GIVEN REQUEST: Your answer is a single number: how many lines hold the word "joints"?

TASK DATA:

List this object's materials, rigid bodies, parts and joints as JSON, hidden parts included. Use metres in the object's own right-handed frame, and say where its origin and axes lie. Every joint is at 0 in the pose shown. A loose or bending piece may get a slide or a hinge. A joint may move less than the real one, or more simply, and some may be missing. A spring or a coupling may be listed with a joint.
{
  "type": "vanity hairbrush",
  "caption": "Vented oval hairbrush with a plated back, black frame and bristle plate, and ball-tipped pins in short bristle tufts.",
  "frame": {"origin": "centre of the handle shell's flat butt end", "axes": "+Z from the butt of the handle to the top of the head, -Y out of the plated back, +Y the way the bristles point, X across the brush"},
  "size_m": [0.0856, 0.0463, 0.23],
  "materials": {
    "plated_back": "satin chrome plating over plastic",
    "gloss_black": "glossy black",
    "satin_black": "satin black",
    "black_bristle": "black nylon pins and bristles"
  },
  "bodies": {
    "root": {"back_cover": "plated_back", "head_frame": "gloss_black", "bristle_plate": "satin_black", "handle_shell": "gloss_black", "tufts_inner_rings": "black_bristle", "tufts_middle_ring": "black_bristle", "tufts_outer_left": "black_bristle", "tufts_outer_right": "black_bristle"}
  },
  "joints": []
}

--

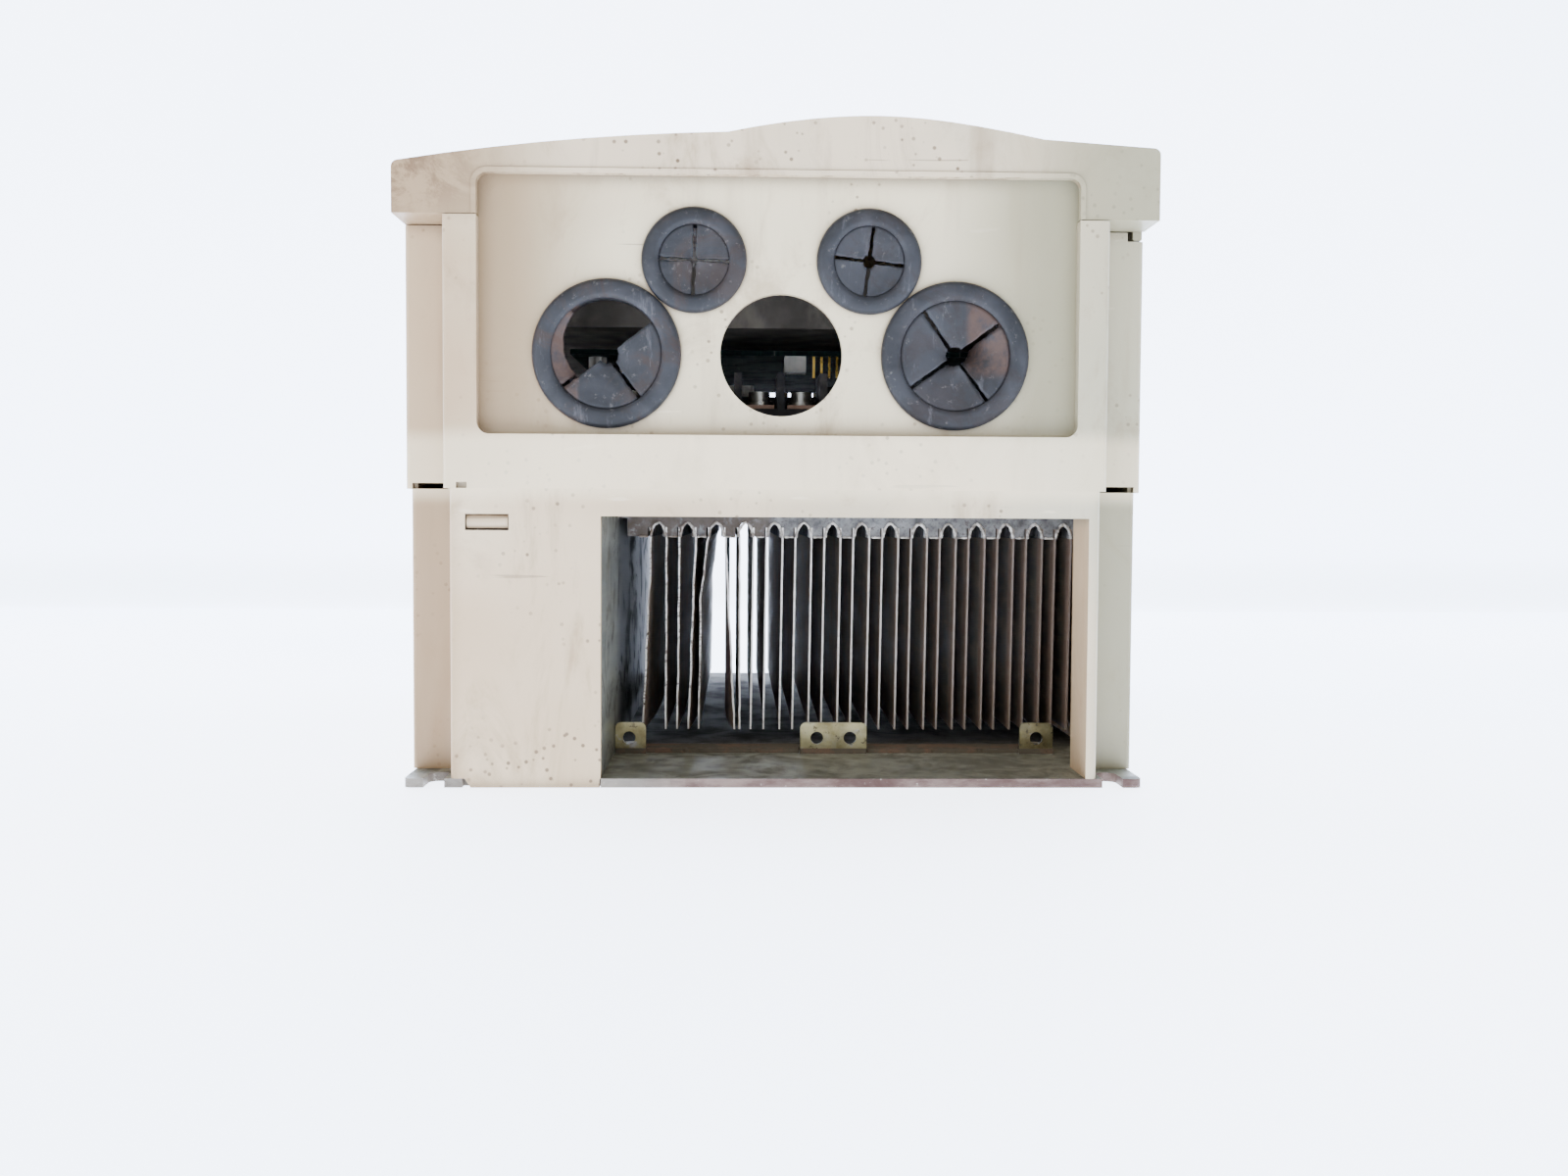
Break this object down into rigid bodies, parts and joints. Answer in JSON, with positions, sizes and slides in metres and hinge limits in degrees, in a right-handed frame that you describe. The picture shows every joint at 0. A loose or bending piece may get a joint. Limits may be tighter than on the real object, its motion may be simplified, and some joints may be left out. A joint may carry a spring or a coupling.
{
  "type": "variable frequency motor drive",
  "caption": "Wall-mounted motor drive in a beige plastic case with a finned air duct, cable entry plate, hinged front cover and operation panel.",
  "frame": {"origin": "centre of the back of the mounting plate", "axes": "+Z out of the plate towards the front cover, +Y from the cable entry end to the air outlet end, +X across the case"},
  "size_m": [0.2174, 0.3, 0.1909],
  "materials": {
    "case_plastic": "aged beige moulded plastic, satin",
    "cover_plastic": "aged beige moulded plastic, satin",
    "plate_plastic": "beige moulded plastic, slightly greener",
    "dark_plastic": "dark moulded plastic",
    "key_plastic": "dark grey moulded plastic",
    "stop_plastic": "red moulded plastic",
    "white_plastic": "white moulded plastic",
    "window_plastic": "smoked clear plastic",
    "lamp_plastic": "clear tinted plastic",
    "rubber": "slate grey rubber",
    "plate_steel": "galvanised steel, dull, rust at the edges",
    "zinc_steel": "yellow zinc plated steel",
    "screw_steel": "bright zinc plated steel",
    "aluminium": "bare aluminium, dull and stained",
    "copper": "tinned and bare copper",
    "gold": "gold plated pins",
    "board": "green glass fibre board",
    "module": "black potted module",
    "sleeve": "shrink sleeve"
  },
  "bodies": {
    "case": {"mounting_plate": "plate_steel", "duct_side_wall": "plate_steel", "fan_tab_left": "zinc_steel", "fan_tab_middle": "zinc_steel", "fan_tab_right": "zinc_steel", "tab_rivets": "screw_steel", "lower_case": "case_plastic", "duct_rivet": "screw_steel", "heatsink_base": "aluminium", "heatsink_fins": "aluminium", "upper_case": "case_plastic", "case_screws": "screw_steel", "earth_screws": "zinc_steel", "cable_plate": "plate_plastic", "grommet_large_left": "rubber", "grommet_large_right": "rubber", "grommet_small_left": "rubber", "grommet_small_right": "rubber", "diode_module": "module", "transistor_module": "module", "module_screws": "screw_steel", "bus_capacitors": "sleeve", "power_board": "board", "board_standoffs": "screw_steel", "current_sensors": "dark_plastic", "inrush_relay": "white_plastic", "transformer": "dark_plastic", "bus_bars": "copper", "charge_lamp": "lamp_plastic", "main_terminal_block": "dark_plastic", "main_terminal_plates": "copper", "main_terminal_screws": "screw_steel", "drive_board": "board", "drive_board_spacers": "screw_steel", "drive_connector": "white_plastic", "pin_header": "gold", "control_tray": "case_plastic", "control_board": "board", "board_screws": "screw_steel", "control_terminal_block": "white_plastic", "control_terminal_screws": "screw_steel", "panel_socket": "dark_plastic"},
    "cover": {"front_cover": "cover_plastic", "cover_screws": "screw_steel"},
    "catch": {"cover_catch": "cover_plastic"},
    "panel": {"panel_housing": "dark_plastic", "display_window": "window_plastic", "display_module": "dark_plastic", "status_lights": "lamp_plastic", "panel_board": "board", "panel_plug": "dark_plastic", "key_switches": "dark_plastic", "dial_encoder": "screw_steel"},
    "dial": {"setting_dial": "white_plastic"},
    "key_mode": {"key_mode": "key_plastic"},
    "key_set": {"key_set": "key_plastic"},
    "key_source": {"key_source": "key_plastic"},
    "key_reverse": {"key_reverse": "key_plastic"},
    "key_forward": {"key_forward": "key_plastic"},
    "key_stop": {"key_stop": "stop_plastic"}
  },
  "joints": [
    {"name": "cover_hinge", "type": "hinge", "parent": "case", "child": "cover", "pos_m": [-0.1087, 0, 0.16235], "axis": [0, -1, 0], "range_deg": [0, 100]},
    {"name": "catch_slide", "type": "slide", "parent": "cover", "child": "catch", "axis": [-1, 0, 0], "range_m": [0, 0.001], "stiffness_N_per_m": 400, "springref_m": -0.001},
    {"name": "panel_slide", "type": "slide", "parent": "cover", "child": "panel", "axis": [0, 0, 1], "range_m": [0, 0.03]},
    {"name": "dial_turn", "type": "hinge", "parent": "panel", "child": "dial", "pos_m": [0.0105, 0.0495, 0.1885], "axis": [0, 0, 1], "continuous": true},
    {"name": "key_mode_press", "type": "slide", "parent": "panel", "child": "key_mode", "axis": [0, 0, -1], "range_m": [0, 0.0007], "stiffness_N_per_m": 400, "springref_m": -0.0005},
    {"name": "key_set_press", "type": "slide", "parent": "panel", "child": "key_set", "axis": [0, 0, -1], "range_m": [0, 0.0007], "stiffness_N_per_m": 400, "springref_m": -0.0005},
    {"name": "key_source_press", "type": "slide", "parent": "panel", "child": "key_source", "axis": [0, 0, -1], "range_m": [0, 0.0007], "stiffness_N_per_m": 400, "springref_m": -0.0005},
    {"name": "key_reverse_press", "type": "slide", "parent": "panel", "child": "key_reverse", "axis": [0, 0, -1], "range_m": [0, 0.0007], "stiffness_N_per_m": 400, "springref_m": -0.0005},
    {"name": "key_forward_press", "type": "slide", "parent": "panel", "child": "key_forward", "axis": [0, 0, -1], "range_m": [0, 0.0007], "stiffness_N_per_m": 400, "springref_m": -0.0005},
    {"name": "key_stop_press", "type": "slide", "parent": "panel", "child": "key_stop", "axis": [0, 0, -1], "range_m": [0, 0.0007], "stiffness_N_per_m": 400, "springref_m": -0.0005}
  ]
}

OUTPUT OF THE TASK: 4